Stafford vividly recalls Murphy’s impact on Druid in the 1980s. “It was inspiring,” he says. “It was rare to have a writer in the rehearsal room every day and initially I felt it was a bit intimidating, because he was picking us up on every point. But then the penny dropped. One day Tom said, ‘I’ve written a libretto and it’s to be sung. If you miss the beat it’s as if the conductor has dropped the baton.’ He was talking in musical terms and I thought: ‘Oh for fuck’s sake, we are singing an opera here, without us going into song.’ And I learned a huge amount from that.”
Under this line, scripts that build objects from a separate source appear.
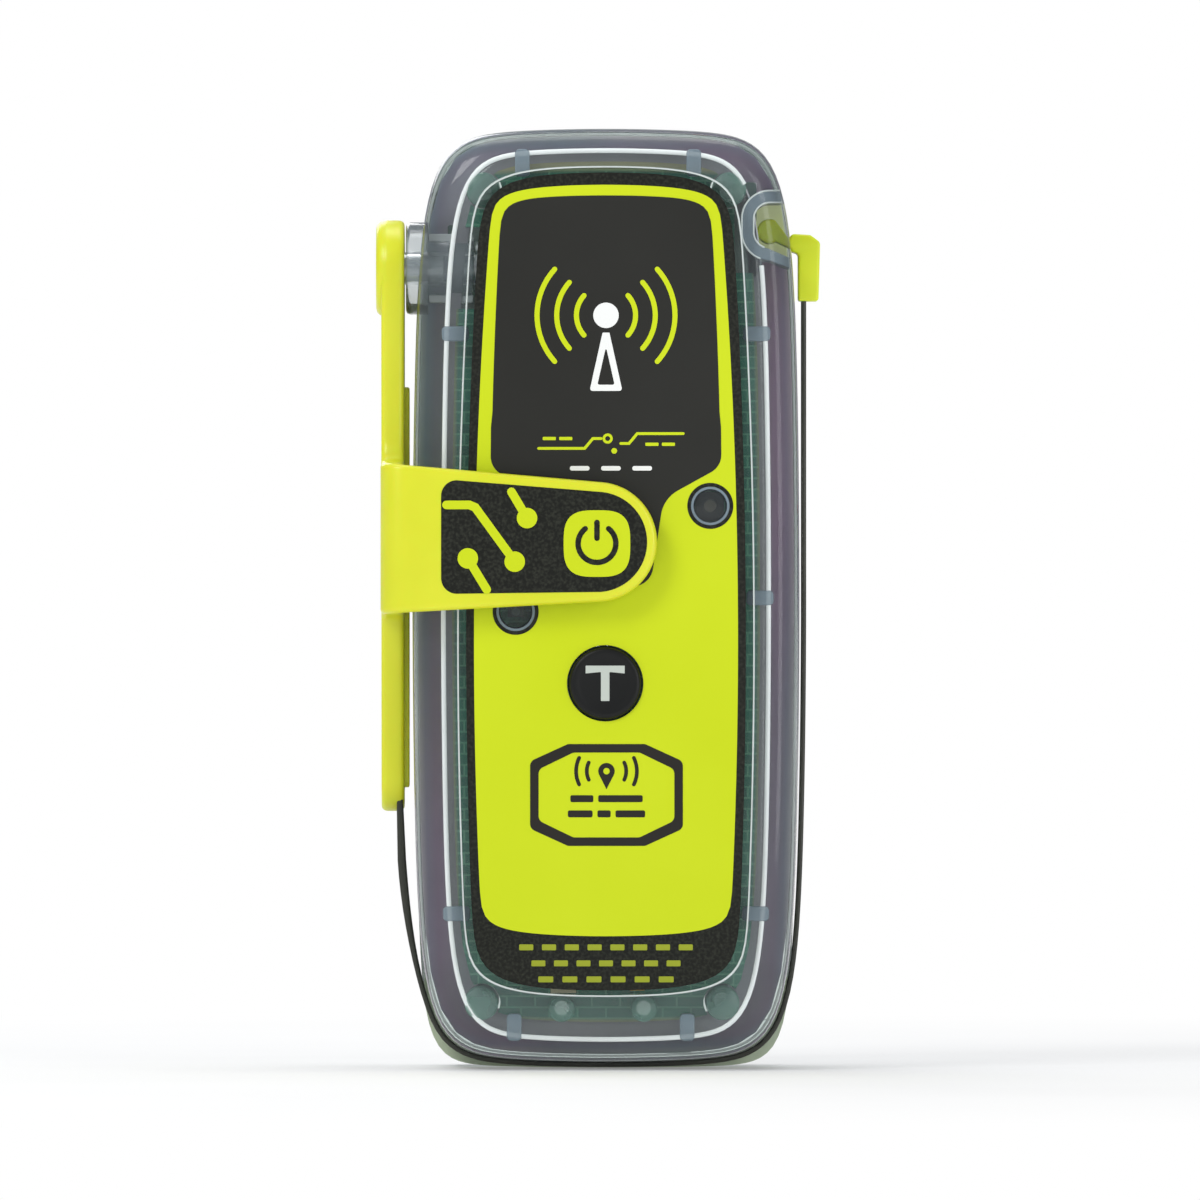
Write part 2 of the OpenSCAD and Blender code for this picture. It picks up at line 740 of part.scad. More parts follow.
// Small screws that hold the board to the front shell's posts
module board_screws() color("silver") for (s = board_spots) {
    difference() {
        y_bar(1.5, s, board_y + 1, board_y + 0.02);
        y_key(0.6, s, board_y + 2, board_y + 0.4);
    }
    y_bar(board_screw_r - 0.03, s, board_y + 0.1, board_face - 2.6);
}

front_shell();
rear_shell();
case_gasket();
case_screws();
screw_seals();
front_label();
rear_label();
test_button();
power_button();
button_seals();
antenna_arm();
flap_inlay();
hinge_shaft();
hinge_o_rings();
hinge_clip();
contact_spring();
blade_root();
blade_link_1();
blade_link_2();
blade_link_3();
blade_link_4();
tip_clip();
main_board();
board_screws();
gps_patch();
radio_shield();
processor_shield();
oscillator();
matching_coil();
strobe_led();
status_led();
tact_switches();
chip_parts();
tantalum_parts();
battery_connector();
battery_cells();
cell_tabs();
red_wire();
black_wire();
foam_pad();
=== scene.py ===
import json
import math

import bmesh
import bpy
from mathutils import Matrix, Vector


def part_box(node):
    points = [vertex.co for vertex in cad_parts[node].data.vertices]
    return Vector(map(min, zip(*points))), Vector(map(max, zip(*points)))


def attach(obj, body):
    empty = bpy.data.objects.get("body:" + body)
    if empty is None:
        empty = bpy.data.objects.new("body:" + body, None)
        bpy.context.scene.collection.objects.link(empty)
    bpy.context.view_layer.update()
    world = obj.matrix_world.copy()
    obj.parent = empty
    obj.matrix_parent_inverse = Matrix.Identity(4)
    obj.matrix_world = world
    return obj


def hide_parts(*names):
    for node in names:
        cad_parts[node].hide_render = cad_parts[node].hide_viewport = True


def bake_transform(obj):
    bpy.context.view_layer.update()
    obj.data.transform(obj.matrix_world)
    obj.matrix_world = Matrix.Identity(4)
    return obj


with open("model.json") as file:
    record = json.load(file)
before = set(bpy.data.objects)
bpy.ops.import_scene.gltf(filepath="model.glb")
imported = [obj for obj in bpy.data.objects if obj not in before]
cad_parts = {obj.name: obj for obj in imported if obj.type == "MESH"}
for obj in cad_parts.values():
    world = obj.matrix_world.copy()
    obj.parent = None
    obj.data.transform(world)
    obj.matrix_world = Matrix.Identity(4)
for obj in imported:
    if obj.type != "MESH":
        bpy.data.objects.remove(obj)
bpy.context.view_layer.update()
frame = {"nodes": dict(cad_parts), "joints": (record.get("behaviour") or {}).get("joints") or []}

# Everything below is in millimetres until a mesh is made
MM = 0.001


def node_box(node):
    """Lowest and highest corner of a CAD node, in millimetres."""
    low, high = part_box(node)
    return low / MM, high / MM


def spot_of(node):
    """X and Z of a node's middle, in millimetres."""
    low, high = node_box(node)
    return ((low.x + high.x) / 2, (low.z + high.z) / 2)


SHELL_LOW, SHELL_HIGH = node_box("front_shell")
REAR_LOW = node_box("rear_shell")[0]
LABEL_LOW, LABEL_HIGH = node_box("front_label")
ARM_LOW = node_box("antenna_arm")[0]
TIP_LOW, TIP_HIGH = node_box("tip_clip")
INLAY_LOW = node_box("flap_inlay")[0]
ROOT_LOW, ROOT_HIGH = node_box("blade_root")
BOARD_LOW, BOARD_HIGH = node_box("main_board")
BOARD_FACE, BOARD_BACK = BOARD_LOW.y, BOARD_HIGH.y

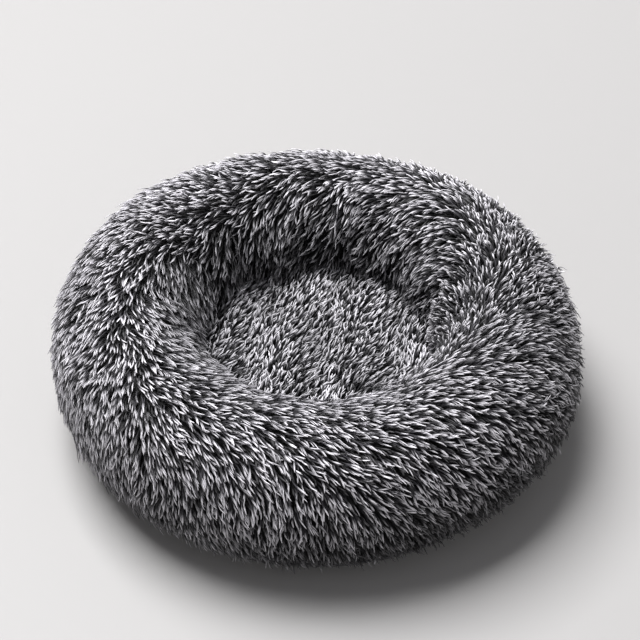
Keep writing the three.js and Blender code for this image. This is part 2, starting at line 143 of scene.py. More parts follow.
# `flat` gives every corner of every face its place on the cloth, in metres
def meshFrom(name, points, faces, material=None, smooth=True, flat=None):
    mesh = bpy.data.meshes.new(name)
    mesh.from_pydata([tuple(p) for p in points], [], faces)
    if flat is not None:
        mesh.uv_layers.new(name="cloth").uv.foreach_set("vector", np.asarray(flat, np.float32).ravel())
    shape = bmesh.new()
    shape.from_mesh(mesh)
    bmesh.ops.recalc_face_normals(shape, faces=shape.faces)
    shape.to_mesh(mesh)
    shape.free()
    if smooth:
        mesh.shade_smooth()
        mesh.set_sharp_from_angle(angle=math.radians(50))
    return linkMesh(name, mesh, material)


# the two directions level round the bed at a turn: outwards, and on round it
def levelWays(turn):
    out = np.stack([np.cos(turn), np.sin(turn), 0 * turn], axis=-1)
    return out, np.stack([-np.sin(turn), np.cos(turn), 0 * turn], axis=-1)


# carries a closed profile of (radius, height) round the bed, from one turn to another
def turnedPiece(name, profile, start, end, segments, material, shift=None):
    profile = np.array(profile, float)
    number = len(profile)
    closed = end - start > full - 1e-6
    turn = np.linspace(start, end, segments + 1)
    kept = turn[:-1] if closed else turn
    column = kept[:, None]
    height = profile[None, :, 1] + 0 * column
    radius = profile[None, :, 0] + (shift(column, height) if shift else 0 * column)
    points = np.stack([radius * np.cos(column), radius * np.sin(column), height], axis=-1).reshape(-1, 3)
    edgeLength = np.linalg.norm(np.roll(profile, -1, 0) - profile, axis=1)
    over = np.concatenate([[0], np.cumsum(edgeLength)])
    middle = profile[:, 0].mean()
    faces, flat = [], []
    for i in range(segments):
        a, b = i * number, (i + 1) % len(kept) * number
        u0, u1 = turn[i] * middle, turn[i + 1] * middle
        for j in range(number):
            k = (j + 1) % number
            faces.append((a + j, b + j, b + k, a + k))
            flat += [(u0, over[j]), (u1, over[j]), (u1, over[j + 1]), (u0, over[j + 1])]
    if not closed:
        for side in (0, len(kept) - 1):
            faces.append(tuple(side * number + j for j in range(number)))
            flat += [(r, z) for r, z in profile]
    return meshFrom(name, points, faces, material, flat=flat)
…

Stafford — a Galwegian whose parents were influential figures in the city’s Irish language theatre An Taibhdhearc — performed with An Taibhdhearc and in student productions before falling under the spell of the recently formed Druid in the late ’70s. He became a full company member after Hynes, Mullen, and McGinley came to see him in a student production in what was then University College Galway.
“They took me for a pint afterwards and asked me would I consider doing some stuff with them,” he recalls.
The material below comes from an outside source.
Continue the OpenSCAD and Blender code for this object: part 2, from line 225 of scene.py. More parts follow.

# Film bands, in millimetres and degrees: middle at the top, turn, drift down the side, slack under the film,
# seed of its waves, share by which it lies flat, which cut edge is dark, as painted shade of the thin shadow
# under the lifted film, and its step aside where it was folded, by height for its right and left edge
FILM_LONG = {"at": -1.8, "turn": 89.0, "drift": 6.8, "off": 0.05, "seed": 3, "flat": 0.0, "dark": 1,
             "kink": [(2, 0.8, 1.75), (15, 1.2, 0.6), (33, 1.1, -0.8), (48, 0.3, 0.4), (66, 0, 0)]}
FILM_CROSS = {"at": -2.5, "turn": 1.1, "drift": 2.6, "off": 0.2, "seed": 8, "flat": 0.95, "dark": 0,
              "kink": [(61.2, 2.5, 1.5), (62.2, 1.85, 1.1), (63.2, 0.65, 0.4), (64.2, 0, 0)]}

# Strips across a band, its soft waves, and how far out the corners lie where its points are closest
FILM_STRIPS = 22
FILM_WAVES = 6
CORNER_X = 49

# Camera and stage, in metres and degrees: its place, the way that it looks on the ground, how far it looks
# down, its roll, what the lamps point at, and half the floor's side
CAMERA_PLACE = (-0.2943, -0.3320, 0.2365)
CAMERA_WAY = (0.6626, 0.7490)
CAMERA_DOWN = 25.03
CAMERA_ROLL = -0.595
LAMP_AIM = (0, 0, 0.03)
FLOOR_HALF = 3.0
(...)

Stafford never looked back — though he did leave the company briefly during the 1980s to join the ranks of the Abbey Theatre’s acting ensemble. He later enjoyed a four-year stint as Druid’s artistic director in the early 1990s when Hynes took the helm at the Abbey. When that finished, he moved to Sydney with his wife Carolyn and their young family. (He had met Carolyn while touring Conversations on a Homecoming in Australia in 1987.) In Sydney he runs his own company, O’Punksky’s, with John O‘Hare and Patrick Dickson. It has produced works by Murphy, Friel and Frank McGuinness. Last year it won a prestigious Glug award for Most Outstanding Production for the Australian premiere of Conor McPherson’s The Seafarer, in which Stafford reprised the part he played with aplomb in the Abbey’s production in 2008.
“I come back here every other year and I find that it just tops up my battery in terms of staying in touch with new writers like McPherson and Enda Walsh,” says Stafford. “And, of course, it also keeps you in touch with a master craftsman like Murphy.”
- Town Hall Theatre, Galway, Apr 12-20.
- Siamsa Tíre, Tralee, Apr 23-27.
- The Gaiety, Dublin, Apr 30-May 11.
- Dunamaise, Portlaoise, May 14-18.
- Glór, Ennis, May 21-25.
- An Grianán, Letterkenny, May 28-Jun 1.
- Backstage, Longford, Jun 4-8.
- Pavilion, Dún Laoghaire, Jun 11-15.
- Lime Tree Theatre, Limerick, Jun 18-22.